Another aspect, I went through a spell there working for a manager whose wife had never worked out of the home. The realities I faced with being a working mom with a newborn were foreign to him and he pretty much chalked me up as a whiner and told me there was no reason I couldn’t pump in the bathroom. When I pointed out there were no outlets he told me to get a battery pack. While I was out on my first maternity leave I had my first proposal funded. He handed it off to a man in my group citing he, “didn’t know what I wanted to do when I came back from leave”. He also never asked.
“What would you tell a girl who is contemplating a career in science?”

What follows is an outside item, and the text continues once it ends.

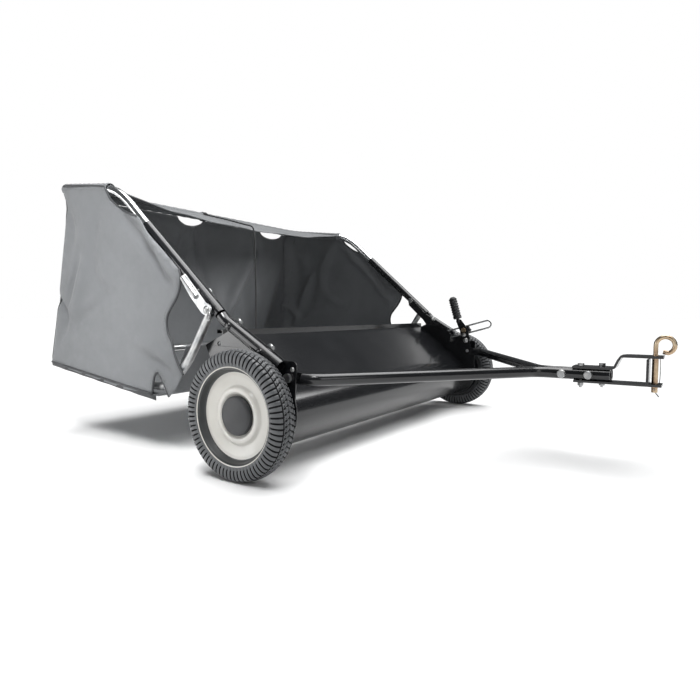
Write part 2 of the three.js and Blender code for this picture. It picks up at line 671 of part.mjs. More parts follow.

To find a good mentor at every stage. And by mentor I don’t mean manager – they have their own interests at heart in what they want you to do. Find someone you can talk freely to about what you want to do with your career. I wish I would have had more mentors in my career. Bachelors and then Masters or PhD so often is the given in science, but a mentor will be able to make suggestions based off experience, what do you really need to get where you want? What is the reality of academic positions? What if you love science, but wonder if there are other opportunities than standing in the lab? I have learned in the last few years that I have a propensity for management and business development. There are times when, despite the fact that this is what I want to be doing, I wonder if I am wasting my Ph.D. as I interact with managers sporting MBAs? The closest thing I have to a mentor right now (I am getting a new one in May) has told me no way, that in his product line he values highly technical managers. But just maybe, had I had someone early on in deciding what my career was going to be like and what life I wanted, maybe someone would have pointed me another way?